Written exercise = Go through the listing and copy every line word for word.

Data section =

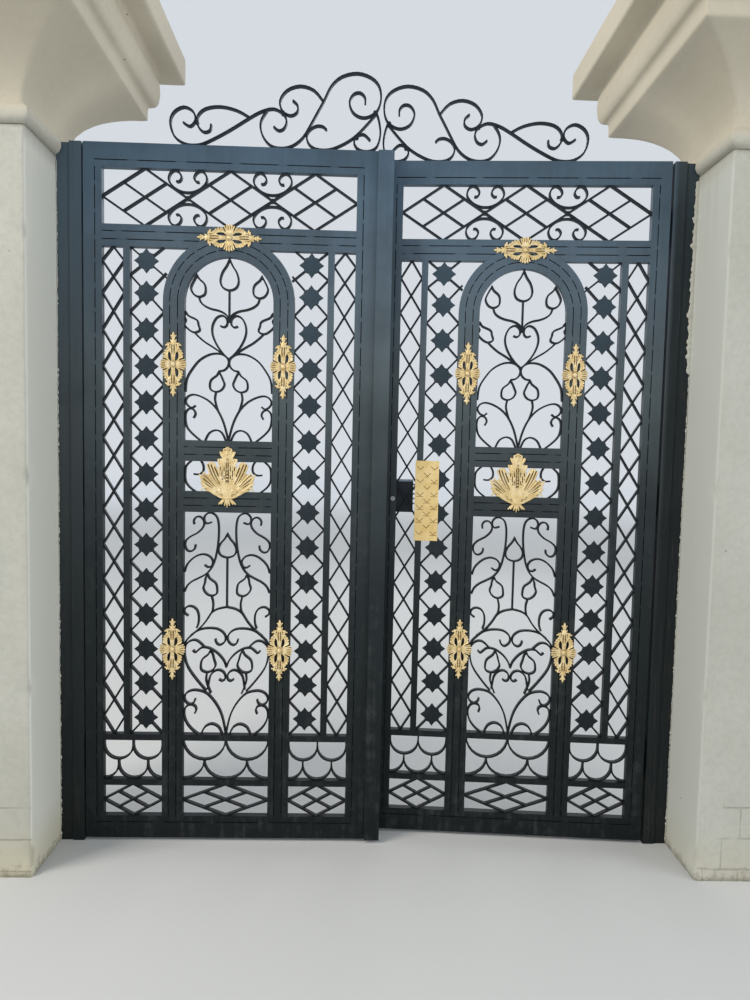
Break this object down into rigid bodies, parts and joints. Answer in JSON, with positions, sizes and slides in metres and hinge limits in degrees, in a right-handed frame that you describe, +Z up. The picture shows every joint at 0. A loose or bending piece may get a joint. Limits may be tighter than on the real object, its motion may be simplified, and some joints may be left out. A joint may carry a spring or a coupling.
{
  "type": "wrought iron double-leaf entrance gate with piers",
  "caption": "Double-leaf entrance gate of scrolled flat bar in arched steel frames, hung between square plastered piers with moulded capitals; the leaves swing inwards.",
  "frame": {"origin": "on the ground, midway between the two piers and on their common centre line", "axes": "+X to the right seen from outside, +Y inwards through the gateway, +Z up"},
  "size_m": [3.538, 1.004, 2.924],
  "materials": {
    "plaster": "cream lime plaster over masonry",
    "leaf_steel": "slate blue satin paint, worn",
    "jamb_steel": "dark satin paint",
    "gilt": "pale gold paint, hand applied",
    "lock_brass": "pierced and engraved, tarnished",
    "lock_metal": "black enamel"
  },
  "bodies": {
    "piers": {"left_pier": "plaster", "left_capital": "plaster", "left_jamb": "jamb_steel", "left_hinge_pins": "jamb_steel", "right_pier": "plaster", "right_capital": "plaster", "right_jamb": "jamb_steel", "right_hinge_pins": "jamb_steel"},
    "left_leaf": {"left_hinge_stile": "leaf_steel", "left_meeting_stile": "leaf_steel", "left_cover_strip": "leaf_steel", "left_top_rail": "leaf_steel", "left_transom_rail": "leaf_steel", "left_low_rails": "leaf_steel", "left_arch_frame": "leaf_steel", "left_slim_bars": "leaf_steel", "left_transom_lattice": "leaf_steel", "left_side_lattice": "leaf_steel", "left_star_lattice": "leaf_steel", "left_upper_scrolls": "leaf_steel", "left_lower_scrolls": "leaf_steel", "left_foot_panel": "leaf_steel", "left_cresting": "leaf_steel", "left_cartouches": "gilt", "left_palmette": "gilt", "left_knuckles": "leaf_steel"},
    "right_leaf": {"right_hinge_stile": "leaf_steel", "right_meeting_stile": "leaf_steel", "right_top_rail": "leaf_steel", "right_transom_rail": "leaf_steel", "right_low_rails": "leaf_steel", "right_arch_frame": "leaf_steel", "right_slim_bars": "leaf_steel", "right_transom_lattice": "leaf_steel", "right_side_lattice": "leaf_steel", "right_star_lattice": "leaf_steel", "right_upper_scrolls": "leaf_steel", "right_lower_scrolls": "leaf_steel", "right_foot_panel": "leaf_steel", "right_cresting": "leaf_steel", "right_cartouches": "gilt", "right_palmette": "gilt", "right_knuckles": "leaf_steel", "lock_plate": "lock_brass", "lock_case": "lock_metal"}
  },
  "joints": [
    {"name": "left_leaf_hinge", "type": "hinge", "parent": "piers", "child": "left_leaf", "pos_m": [-1.001, 0.101, 1.2], "axis": [0, 0, 1], "range_deg": [0, 90]},
    {"name": "right_leaf_hinge", "type": "hinge", "parent": "piers", "child": "right_leaf", "pos_m": [1.001, 0.101, 1.2], "axis": [0, 0, -1], "range_deg": [-4.4, 85.6]}
  ]
}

The result =
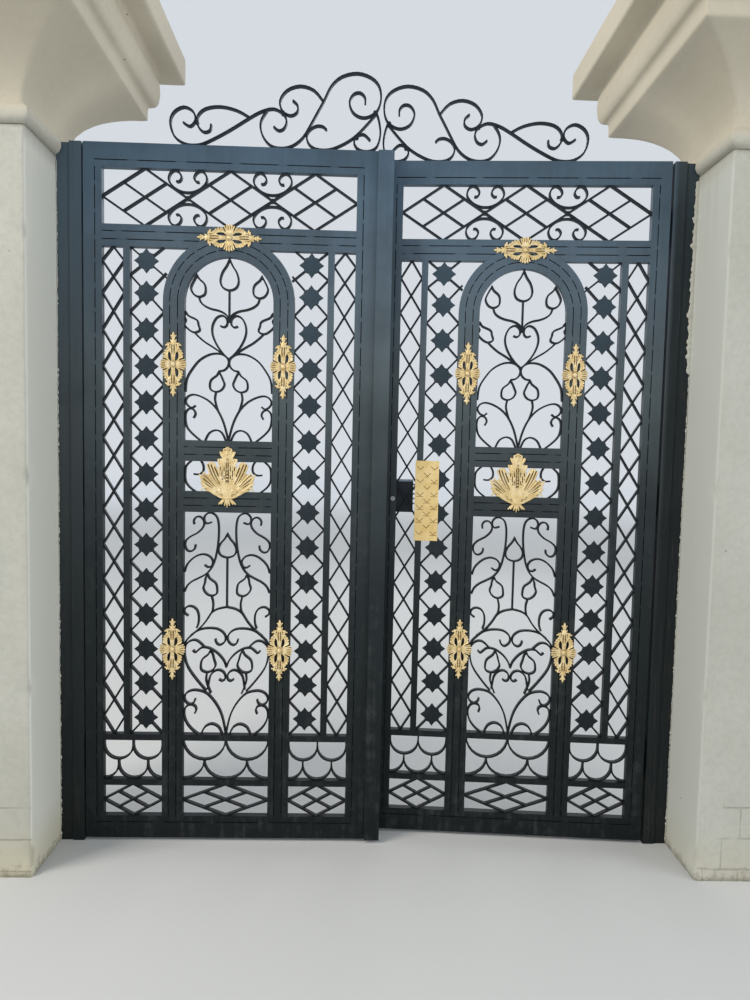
Break this object down into rigid bodies, parts and joints. Answer in JSON, with positions, sizes and slides in metres and hinge limits in degrees, in a right-handed frame that you describe, +Z up. The picture shows every joint at 0. A loose or bending piece may get a joint. Limits may be tighter than on the real object, its motion may be simplified, and some joints may be left out. A joint may carry a spring or a coupling.
{
  "type": "wrought iron double-leaf entrance gate with piers",
  "caption": "Double-leaf entrance gate of scrolled flat bar in arched steel frames, hung between square plastered piers with moulded capitals; the leaves swing inwards.",
  "frame": {"origin": "on the ground, midway between the two piers and on their common centre line", "axes": "+X to the right seen from outside, +Y inwards through the gateway, +Z up"},
  "size_m": [3.538, 1.004, 2.924],
  "materials": {
    "plaster": "cream lime plaster over masonry",
    "leaf_steel": "slate blue satin paint, worn",
    "jamb_steel": "dark satin paint",
    "gilt": "pale gold paint, hand applied",
    "lock_brass": "pierced and engraved, tarnished",
    "lock_metal": "black enamel"
  },
  "bodies": {
    "piers": {"left_pier": "plaster", "left_capital": "plaster", "left_jamb": "jamb_steel", "left_hinge_pins": "jamb_steel", "right_pier": "plaster", "right_capital": "plaster", "right_jamb": "jamb_steel", "right_hinge_pins": "jamb_steel"},
    "left_leaf": {"left_hinge_stile": "leaf_steel", "left_meeting_stile": "leaf_steel", "left_cover_strip": "leaf_steel", "left_top_rail": "leaf_steel", "left_transom_rail": "leaf_steel", "left_low_rails": "leaf_steel", "left_arch_frame": "leaf_steel", "left_slim_bars": "leaf_steel", "left_transom_lattice": "leaf_steel", "left_side_lattice": "leaf_steel", "left_star_lattice": "leaf_steel", "left_upper_scrolls": "leaf_steel", "left_lower_scrolls": "leaf_steel", "left_foot_panel": "leaf_steel", "left_cresting": "leaf_steel", "left_cartouches": "gilt", "left_palmette": "gilt", "left_knuckles": "leaf_steel"},
    "right_leaf": {"right_hinge_stile": "leaf_steel", "right_meeting_stile": "leaf_steel", "right_top_rail": "leaf_steel", "right_transom_rail": "leaf_steel", "right_low_rails": "leaf_steel", "right_arch_frame": "leaf_steel", "right_slim_bars": "leaf_steel", "right_transom_lattice": "leaf_steel", "right_side_lattice": "leaf_steel", "right_star_lattice": "leaf_steel", "right_upper_scrolls": "leaf_steel", "right_lower_scrolls": "leaf_steel", "right_foot_panel": "leaf_steel", "right_cresting": "leaf_steel", "right_cartouches": "gilt", "right_palmette": "gilt", "right_knuckles": "leaf_steel", "lock_plate": "lock_brass", "lock_case": "lock_metal"}
  },
  "joints": [
    {"name": "left_leaf_hinge", "type": "hinge", "parent": "piers", "child": "left_leaf", "pos_m": [-1.001, 0.101, 1.2], "axis": [0, 0, 1], "range_deg": [0, 90]},
    {"name": "right_leaf_hinge", "type": "hinge", "parent": "piers", "child": "right_leaf", "pos_m": [1.001, 0.101, 1.2], "axis": [0, 0, -1], "range_deg": [-4.4, 85.6]}
  ]
}